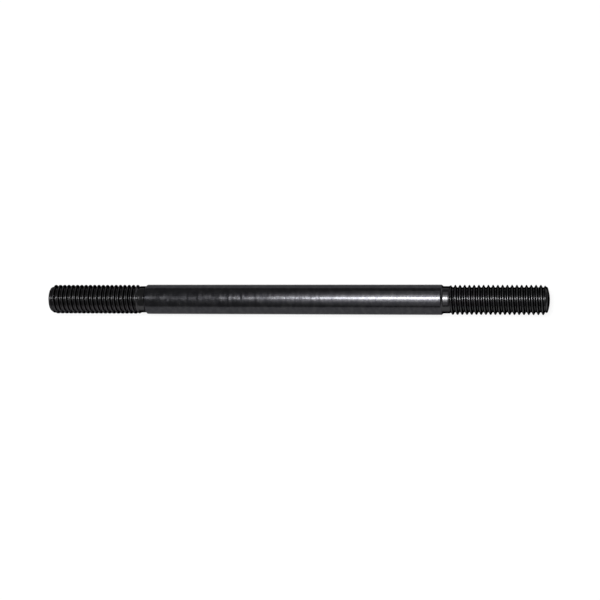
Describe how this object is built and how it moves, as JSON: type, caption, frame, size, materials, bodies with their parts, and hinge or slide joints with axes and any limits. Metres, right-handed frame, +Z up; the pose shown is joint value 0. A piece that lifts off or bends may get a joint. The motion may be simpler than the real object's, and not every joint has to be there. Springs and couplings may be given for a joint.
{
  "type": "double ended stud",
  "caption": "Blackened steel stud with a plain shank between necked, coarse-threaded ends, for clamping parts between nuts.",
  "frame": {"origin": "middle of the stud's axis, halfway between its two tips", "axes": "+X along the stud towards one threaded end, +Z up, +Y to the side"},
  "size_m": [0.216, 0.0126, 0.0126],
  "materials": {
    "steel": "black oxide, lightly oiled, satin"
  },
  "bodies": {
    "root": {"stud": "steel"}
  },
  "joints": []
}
* * *
§ The exercise
Extract, word for word, each line of the listing above.

§ Complete output
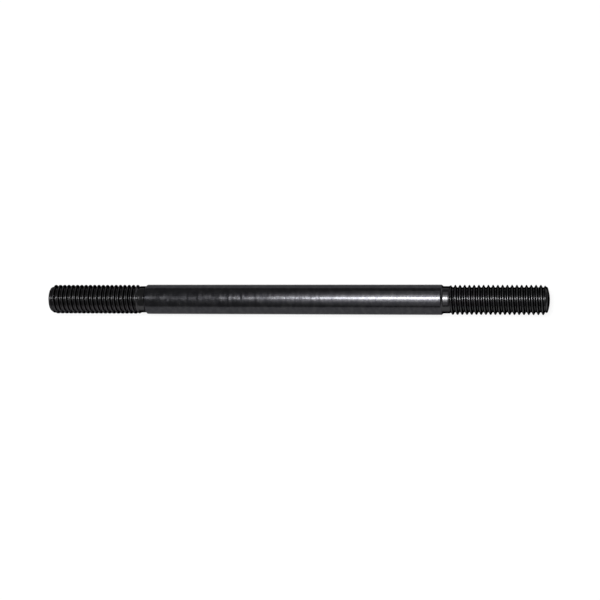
Describe how this object is built and how it moves, as JSON: type, caption, frame, size, materials, bodies with their parts, and hinge or slide joints with axes and any limits. Metres, right-handed frame, +Z up; the pose shown is joint value 0. A piece that lifts off or bends may get a joint. The motion may be simpler than the real object's, and not every joint has to be there. Springs and couplings may be given for a joint.
{
  "type": "double ended stud",
  "caption": "Blackened steel stud with a plain shank between necked, coarse-threaded ends, for clamping parts between nuts.",
  "frame": {"origin": "middle of the stud's axis, halfway between its two tips", "axes": "+X along the stud towards one threaded end, +Z up, +Y to the side"},
  "size_m": [0.216, 0.0126, 0.0126],
  "materials": {
    "steel": "black oxide, lightly oiled, satin"
  },
  "bodies": {
    "root": {"stud": "steel"}
  },
  "joints": []
}